Für die Zukunft bleibt daher nur zu wünschen übrig, dass die ÖBB mit einer flächendeckenden Ausstattung der Bahnhöfe mit Hebebühnen nicht zu lange braucht. (Oder wie ein Vertreter der Schweizer Bahn zu mir sagte: „Dieser Waggon ist europäische Spitze. Er sollte halt überall fahren und in jedem Bahnhof müsste eine Hebebühne vorhanden sein.“)

Soweit die Theorie

Mir ist aber dann ein folgenschwerer Fehler unterlaufen: Ich habe die Neue Bahn mit ihrem behindertengerechten IC-Zügen getestet. Die Praxis werde ich jetzt im Telegrammstil wiedergeben:

Abfahrt des Zuges IC 593 für 9.28 Uhr (mit Behindertenzeichen im Fahrplan)

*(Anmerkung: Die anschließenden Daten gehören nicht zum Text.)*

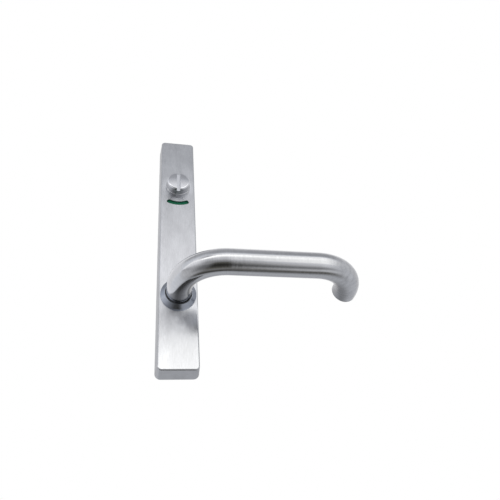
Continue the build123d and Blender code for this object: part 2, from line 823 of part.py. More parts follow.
# Green and red panels on the slide, one stroke apart
with BuildPart() as green_panel:
    with BuildSketch(layer(slide_front)):
        with Locations((0, turn_height + green_centre)):
            Rectangle(2 * slide_half_width - panel_margin, panel_height)
    extrude(amount=panel_thickness)
green_panel.part.label = "green_panel"
export_step(green_panel.part, "parts/green_panel.step")

with BuildPart() as red_panel:
    with BuildSketch(layer(slide_front)):
        with Locations((0, turn_height + green_centre - stroke)):
            Rectangle(2 * slide_half_width - panel_margin, panel_height)
    extrude(amount=panel_thickness)
red_panel.part.label = "red_panel"
export_step(red_panel.part, "parts/red_panel.step")

# The return spring's least gap to itself, measured from points half a turn or more apart
samples = 200
points = [spring_path @ (step / samples) for step in range(samples + 1)]
apart = samples // (2 * spring_turns)
distances = [
    (point - other).length for index, point in enumerate(points) for other in points[index + apart :]
]
print(f"stroke {stroke:.3f} mm, return spring's least gap to itself {min(distances) - spring_wire:.2f} mm")
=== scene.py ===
import json
import math

import bmesh
import bpy
from mathutils import Matrix, Vector


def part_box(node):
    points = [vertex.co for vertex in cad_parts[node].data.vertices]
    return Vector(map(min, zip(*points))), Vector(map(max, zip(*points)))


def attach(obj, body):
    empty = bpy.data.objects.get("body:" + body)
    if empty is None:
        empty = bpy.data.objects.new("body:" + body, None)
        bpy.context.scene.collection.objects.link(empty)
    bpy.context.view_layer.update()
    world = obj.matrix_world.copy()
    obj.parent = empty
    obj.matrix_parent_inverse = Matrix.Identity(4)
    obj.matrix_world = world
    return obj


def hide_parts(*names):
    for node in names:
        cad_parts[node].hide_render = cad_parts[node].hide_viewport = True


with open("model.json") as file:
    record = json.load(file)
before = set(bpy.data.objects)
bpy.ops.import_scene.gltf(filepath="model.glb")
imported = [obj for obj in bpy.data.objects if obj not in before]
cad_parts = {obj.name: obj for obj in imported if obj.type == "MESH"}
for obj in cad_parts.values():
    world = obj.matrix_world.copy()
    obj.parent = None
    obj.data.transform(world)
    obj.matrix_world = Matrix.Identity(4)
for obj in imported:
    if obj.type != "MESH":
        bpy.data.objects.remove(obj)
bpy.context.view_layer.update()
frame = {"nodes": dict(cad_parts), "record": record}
nodes = frame["nodes"]
scene = bpy.context.scene
print("frame loaded:", len(nodes), "nodes")


# Small helpers

def hexColor(code):  # sRGB hex to the linear colour that shaders want
    channels = [int(code[i:i + 2], 16) / 255 for i in (1, 3, 5)]
    return [c / 12.92 if c <= 0.04045 else ((c + 0.055) / 1.055) ** 2.4 for c in channels] + [1.0]


def addNode(tree, kind, settings=None, links=None):
    # one node, with its own settings, values for its sockets, and links into its sockets
    # numbered ones: 1 and 2 are a Map Range's start and stop, 6 and 7 a Mix's colours, and 2 its result
    node = tree.nodes.new(kind)
    for key, value in (settings or {}).items():
        if isinstance(key, str) and hasattr(node, key):
            setattr(node, key, value)
        else:
            node.inputs[key].default_value = value
    for key, source in (links or {}).items():
        tree.links.new(source, node.inputs[key])
    return node


def newMaterial(name):
    material = bpy.data.materials.new(name)
    material.use_nodes = True
    material.node_tree.nodes.clear()
    return material, material.node_tree


def finishMaterial(material, shader):
    addNode(material.node_tree, "ShaderNodeOutputMaterial", links={"Surface": shader.outputs[0]})
    return material


def setRamp(node, stops):  # stops are (place, linear colour)
    ramp = node.color_ramp
    while len(ramp.elements) < len(stops):
        ramp.elements.new(0.5)
    for element, (place, color) in zip(ramp.elements, stops):
        element.position = place
        element.color = color


def mm(value):
    return value / 1000


# Camera, at the photograph's angle: in front of the handle, to its left and below it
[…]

Kaufe um 8.30 Uhr meine Fahrkarte – teile mit, dass ich mit meinem Rollstuhl in den IC 593 will – bitte um Einstiegshilfe – Verwirrung; der Schalterbedienste verkauft mir eine Karte und schließt Schalter, um für mich Hilfe zu organisieren (telefoniert ca. 5 Minuten und öffnet dann wieder den Schalter)

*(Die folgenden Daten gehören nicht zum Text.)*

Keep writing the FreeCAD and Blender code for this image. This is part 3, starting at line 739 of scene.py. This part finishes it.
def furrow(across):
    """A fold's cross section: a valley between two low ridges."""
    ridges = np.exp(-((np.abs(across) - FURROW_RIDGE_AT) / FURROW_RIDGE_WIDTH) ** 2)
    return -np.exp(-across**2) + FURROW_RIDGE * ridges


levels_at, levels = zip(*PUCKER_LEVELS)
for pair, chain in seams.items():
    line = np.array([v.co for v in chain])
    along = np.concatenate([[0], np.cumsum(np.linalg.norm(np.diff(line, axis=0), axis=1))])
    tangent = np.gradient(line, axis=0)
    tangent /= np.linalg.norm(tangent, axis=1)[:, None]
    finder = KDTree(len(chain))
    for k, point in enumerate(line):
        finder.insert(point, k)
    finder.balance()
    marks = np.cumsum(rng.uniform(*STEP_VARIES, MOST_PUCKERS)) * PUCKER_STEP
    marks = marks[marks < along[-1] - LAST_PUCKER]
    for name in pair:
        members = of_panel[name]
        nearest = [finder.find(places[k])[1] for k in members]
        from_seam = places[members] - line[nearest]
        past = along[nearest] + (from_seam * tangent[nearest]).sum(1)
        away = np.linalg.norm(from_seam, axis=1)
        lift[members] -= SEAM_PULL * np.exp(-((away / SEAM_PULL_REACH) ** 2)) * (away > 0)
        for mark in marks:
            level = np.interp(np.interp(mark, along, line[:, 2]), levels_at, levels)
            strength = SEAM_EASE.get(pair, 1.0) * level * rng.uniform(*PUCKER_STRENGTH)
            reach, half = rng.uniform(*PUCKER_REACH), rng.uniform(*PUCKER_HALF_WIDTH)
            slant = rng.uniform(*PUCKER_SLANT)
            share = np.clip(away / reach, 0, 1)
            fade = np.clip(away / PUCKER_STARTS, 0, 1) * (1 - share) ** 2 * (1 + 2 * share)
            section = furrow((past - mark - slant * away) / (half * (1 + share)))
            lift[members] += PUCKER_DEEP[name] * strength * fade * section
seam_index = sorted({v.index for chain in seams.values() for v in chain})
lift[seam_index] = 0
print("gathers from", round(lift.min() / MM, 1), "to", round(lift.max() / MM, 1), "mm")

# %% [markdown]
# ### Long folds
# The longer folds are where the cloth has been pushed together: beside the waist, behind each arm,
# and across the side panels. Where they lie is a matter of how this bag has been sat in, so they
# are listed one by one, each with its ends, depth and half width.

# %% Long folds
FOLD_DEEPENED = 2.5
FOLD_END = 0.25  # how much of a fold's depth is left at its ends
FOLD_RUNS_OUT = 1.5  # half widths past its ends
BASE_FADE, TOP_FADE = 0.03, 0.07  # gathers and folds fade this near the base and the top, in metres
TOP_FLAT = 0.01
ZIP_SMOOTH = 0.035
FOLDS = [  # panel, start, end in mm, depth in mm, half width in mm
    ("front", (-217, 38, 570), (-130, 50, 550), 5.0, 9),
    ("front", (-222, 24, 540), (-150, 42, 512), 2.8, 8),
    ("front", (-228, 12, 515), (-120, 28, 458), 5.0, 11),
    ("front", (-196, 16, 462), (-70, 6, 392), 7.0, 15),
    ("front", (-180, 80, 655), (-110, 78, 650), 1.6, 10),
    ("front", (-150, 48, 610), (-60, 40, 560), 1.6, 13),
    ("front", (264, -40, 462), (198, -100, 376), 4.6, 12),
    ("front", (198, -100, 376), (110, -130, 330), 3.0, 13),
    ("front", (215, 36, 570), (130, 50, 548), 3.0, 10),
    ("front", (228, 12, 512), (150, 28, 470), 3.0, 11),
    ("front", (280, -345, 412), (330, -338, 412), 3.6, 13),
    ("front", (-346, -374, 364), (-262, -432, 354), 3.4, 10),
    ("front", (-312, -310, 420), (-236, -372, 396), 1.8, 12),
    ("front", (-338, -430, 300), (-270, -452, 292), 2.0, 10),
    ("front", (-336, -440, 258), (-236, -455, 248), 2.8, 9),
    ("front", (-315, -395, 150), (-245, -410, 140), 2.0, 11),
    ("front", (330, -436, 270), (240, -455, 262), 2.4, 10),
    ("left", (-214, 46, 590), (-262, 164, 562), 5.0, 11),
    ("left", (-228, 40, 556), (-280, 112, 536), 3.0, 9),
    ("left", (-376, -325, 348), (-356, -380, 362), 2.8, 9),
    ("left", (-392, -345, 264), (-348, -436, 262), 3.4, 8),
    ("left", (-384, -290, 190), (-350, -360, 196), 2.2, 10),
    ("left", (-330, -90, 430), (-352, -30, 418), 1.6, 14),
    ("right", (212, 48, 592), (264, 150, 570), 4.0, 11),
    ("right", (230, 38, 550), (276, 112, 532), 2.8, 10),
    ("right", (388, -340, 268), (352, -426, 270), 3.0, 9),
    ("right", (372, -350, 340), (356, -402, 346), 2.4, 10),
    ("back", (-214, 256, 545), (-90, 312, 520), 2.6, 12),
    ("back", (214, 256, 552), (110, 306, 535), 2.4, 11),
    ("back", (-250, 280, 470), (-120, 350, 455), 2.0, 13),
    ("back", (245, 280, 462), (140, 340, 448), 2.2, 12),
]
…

Um 8.50 Uhr frage ich nach, ob ich abgeholt werde – ´Wird gleich wer kommen.´ – 9.15 Uhr (Zug fährt bald ab) blockiere den Kartenverkauf – Drohung: ´Mein Zug fährt bald weg! Ich bleibe jetzt hier stehen.´ – Beamter schließt wieder den Schalter – telefoniert – verschwindet kurz – kommt zurück: ´Es kommt gleich wer.´ – 9.20 Uhr kommt eine Person – fahren Richtung Aufzug – teile ihm mit, dass ich zum Rollstuhlplatz des IC-Zuges will – kurz vor dem Aufzug bemerkt der Helfer: ´Der geht ja nicht´“ – fahren über die Rampe zum Bahnsteig.

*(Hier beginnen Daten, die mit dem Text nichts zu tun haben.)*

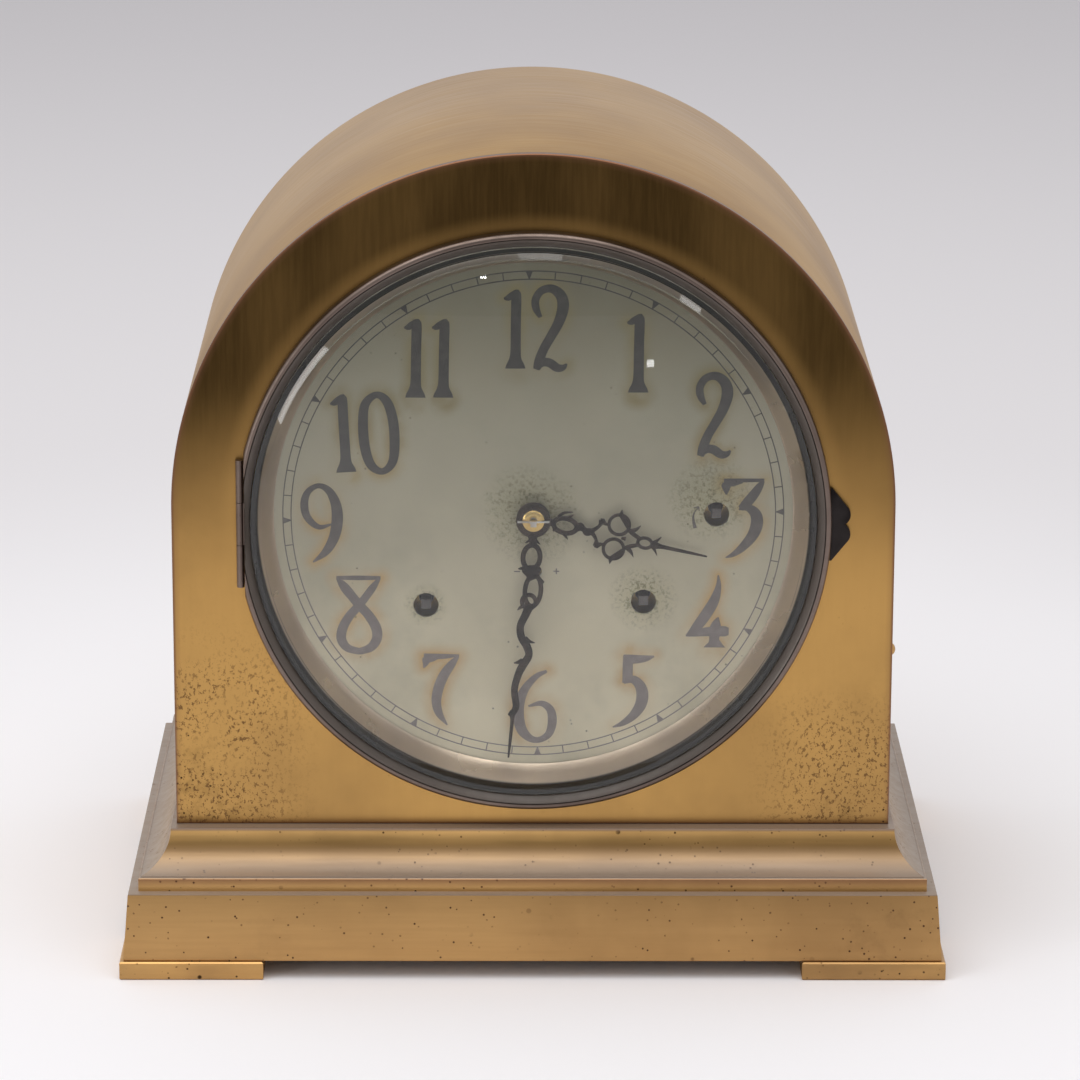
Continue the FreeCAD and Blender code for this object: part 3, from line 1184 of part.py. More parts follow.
def make_chime():
    to_drum = direction("chime_side", "chime_z", "drum_x", "drum_z")
    make_barrel("chime_barrel", "chime_great_teeth", "chime_barrel_radius",
                "chime_barrel_length", "chime_side", "chime_z", "chime_great_plane", to_drum)
    make_winding_arbor("chime_winding_arbor", "chime_side", "chime_z")

    staff = arbor("drum_x", "drum_z", "drum_pinion_teeth", "great_module", "chime_great_plane",
                  to_drum, "chime_frame_y + frame_thick - plate_back")
    start = number("plate_back + drum_end_gap")
    pins = drum(DRUM_SIDES, number("drum_radius"),
                number("chime_frame_y - drum_end_gap") - start)
    width, length = number("drum_pin_width"), number("drum_radius + drum_pin_length")
    for row in range(1, GONGS):
        along = number(f"gong_y + {row} * gong_step") - start
        for index in range(DRUM_PINS):
            pin = Part.makeBox(length, width, width, Vector(0, along - width / 2, -width / 2))
            pin.rotate(Vector(0, 0, 0), Vector(0, 1, 0),
                       90 + (index + row / GONGS) * 360 / DRUM_PINS)
            pins = pins.fuse(pin)
    pins = pins.cut(drum(THIN_SIDES, number("arbor_radius"), 3 * length + number("case_depth")))
    node("chime_drum", group(staff, feature(pins, "drum_x", "plate_back + drum_end_gap",
                                            "drum_z")))

    rear = block("drum_x - frame_margin", "hammer_side + frame_margin", "chime_frame_y",
                 "chime_frame_y + frame_thick", "hammer_height - frame_margin",
                 "drum_z + 3 * frame_margin")
    bearing = hole(THIN_SIDES, "arbor_radius", "3 * frame_thick", "drum_x",
                   "chime_frame_y - frame_thick", "drum_z")
    posts = [bar(THIN_SIDES, radius, "chime_frame_y - plate_back + frame_thick / 2", x,
                 "plate_back", z)
             for radius, x, z in (("hammer_rod_radius", "hammer_side", "hammer_height"),
                                  ("frame_post_radius", "drum_x - frame_margin / 2",
                                   "(hammer_height + drum_z) / 2 - frame_margin"),
                                  ("frame_post_radius", "hammer_side + frame_margin / 4",
                                   "drum_z + 2 * frame_margin"))]
    node("hammer_frame", fuse(cut(rear, bearing), *posts))


def make_gongs():
    rods = []
    for index in range(GONGS):
        length = f"gong_length - {index} * gong_length_step"
        rods.append(bar(THIN_SIDES, "gong_radius", length, f"gong_foot - ({length})",
                        f"gong_y + {index} * gong_step", "gong_height", ALONG_X))
    node("gong_rods", group(*rods))
    node("gong_stand", block("gong_foot", "gong_foot + gong_block_width",
                             "gong_y - gong_block_margin",
                             f"gong_y + {GONGS - 1} * gong_step + gong_block_margin",
                             "floor_top", "gong_height + gong_block_margin"))


def make_hammers():
    """Each hammer is a crank: a head over its gong rod and a tail beside the drum."""
    thick, height = number("hammer_thick"), number("hammer_arm_height")
    reach = number("hammer_reach")
    clear = number("drum_radius + drum_pin_length + hammer_tail_gap + hammer_arm_height / 2")
    across = number("drum_x - hammer_side") + clear
    rise = number("drum_z - hammer_height")
    for index in range(GONGS):
        shape = drum(BAR_SIDES, number("hammer_eye_radius"), thick)
        shape = shape.fuse(Part.makeBox(reach, thick, height, Vector(-reach, 0, -height / 2)))
        low = number("gong_height + gong_radius + hammer_head_gap - hammer_height")
        head = drum(THIN_SIDES, number("hammer_head_radius"), -low)
        head.rotate(Vector(0, 0, 0), Vector(1, 0, 0), 90)
        head.translate(Vector(-reach, thick / 2, low))
        shape = shape.fuse(head)
        if index:
            tail = Part.makeBox(math.hypot(across, rise) + height, thick, height,
                                Vector(0, 0, -height / 2))
            tail.rotate(Vector(0, 0, 0), Vector(0, 1, 0), -math.degrees(math.atan2(rise, across)))
            shape = shape.fuse(tail)
        shape = bored(shape, BAR_SIDES, number("hammer_rod_radius + running_play"))
        node(f"hammer_{index + 1}", feature(shape.removeSplitter(), "hammer_side",
                                            f"gong_y + {index} * gong_step - hammer_thick / 2",
                                            "hammer_height"))


fill_sheets()
make_base()
make_case()
make_back_door()
make_bezel()
make_dial()
make_plates()
make_time_train()
make_pendulum()
make_motion_work()
make_hands()
make_strike()
make_chime()
make_gongs()
make_hammers()

doc.recompute()
for thing in doc.Objects:
    if "Invalid" in thing.State or "Error" in thing.State:
        raise RuntimeError("failed object: " + thing.Label)
os.makedirs("parts", exist_ok=True)
for label, thing in nodes.items():
    if thing.Shape.isNull() or not thing.Shape.isValid():
        raise RuntimeError("bad shape: " + label)
    thing.Shape.exportStep(f"parts/{label}.step")
print(len(nodes), "nodes")
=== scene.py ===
# %% [markdown]
# A beehive shelf clock is an arched bronze case on a stepped base, with a silvered dial behind
# a domed glass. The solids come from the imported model, in metres. This lesson dresses them:
# it rebuilds every surface that shows with smooth, parametric shapes, and gives each one
# an aged finish.

# %% Load the frame
import math

import bmesh
import bpy
import numpy as np
from mathutils import Matrix, Vector


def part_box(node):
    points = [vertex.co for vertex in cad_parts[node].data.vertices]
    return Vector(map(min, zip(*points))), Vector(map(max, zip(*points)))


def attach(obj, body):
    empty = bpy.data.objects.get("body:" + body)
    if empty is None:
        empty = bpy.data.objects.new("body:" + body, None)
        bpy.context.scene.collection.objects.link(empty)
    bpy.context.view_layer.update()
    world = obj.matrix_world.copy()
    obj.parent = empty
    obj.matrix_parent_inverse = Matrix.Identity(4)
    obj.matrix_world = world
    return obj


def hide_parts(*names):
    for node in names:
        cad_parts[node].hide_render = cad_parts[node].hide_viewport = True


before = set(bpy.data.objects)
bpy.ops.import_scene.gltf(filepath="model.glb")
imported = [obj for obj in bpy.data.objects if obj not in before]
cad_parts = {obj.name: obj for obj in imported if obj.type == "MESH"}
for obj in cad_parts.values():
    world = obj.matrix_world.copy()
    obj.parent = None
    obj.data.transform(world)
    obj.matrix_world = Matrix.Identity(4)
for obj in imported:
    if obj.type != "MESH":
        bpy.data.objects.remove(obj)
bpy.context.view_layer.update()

MM = 0.001

# %% [markdown]
# The camera repeats the photograph: a long lens from just under two metres, looking down by
# about sixteen degrees. The numbers come from matching straight edges and circles of the real
# case, so the shapes can be compared one to one. The angles are in radians, and the shift is
# a few pixels of a 1080 pixel frame.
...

Ich bemerke beiläufig: ´Sie werden wahrscheinlich noch jemanden brauchen, um mich samt Rollstuhl in den Zug zu heben.´ – Helfer bemerkt das Problem – bittet einen Angestellten der ÖBB ihm zu helfen – Zug mit Abteilen – mein sehr kleiner Rollstuhl (65 cm) ist fast zu breit!

Helfer bleibt vor einem Abteil stehen – Rollstuhl passt nicht ins Abteil – meint, ich müsse jetzt aussteigen und mich auf die Bank setzen – bietet seine Hilfe an – (kein Rollstuhlplatz sondern ganz normales Abteil – außer dem Zettel: „Behinderten-Abteil“)

Bitte Helfer, Wr. Neustadt zu benachrichtigen (Ausstiegshilfe) – Konfusion – vier Angestellte der ÖBB diskutieren, ob und wie das geht – Zusicherung: „Sie werden schon aus dem Zug geholt“, Wr. Neustadt – ein Helfer und ein Angestellter der ÖBB heben mich samt Rollstuhl aus dem Zug – Helfer: „Die aus Wien habn mi angrufen und gsagt im 2. Wagen sitzt ein Behinderter; aber welcher Zug hams ma net gsagt! I wart scho a halbe Stund.“

Beide wollen gehen – (Wr. Neustadt hat Gleise die nur über Stufen erreicht werden können) – bitte beide Herren, mich noch bis zur Bahnhofshalle zu bringen In diesem Moment kam dann mein Freund, der mich vom Bahnhof abholt. Zusammenfassend kann ich sagen:

Die ÖBB bemüht sich, aber die Organisation ist das reine Chaos! Nur für behinderte Menschen geeignet, die etwas erleben wollen.

Nachsatz

Bei meiner Beschwerde wurde dann klar, dass der IC 593 doch einen Rollstuhlplatz hat. Der Helfer wusste es aber anscheinend nicht. Was soll man da noch sagen?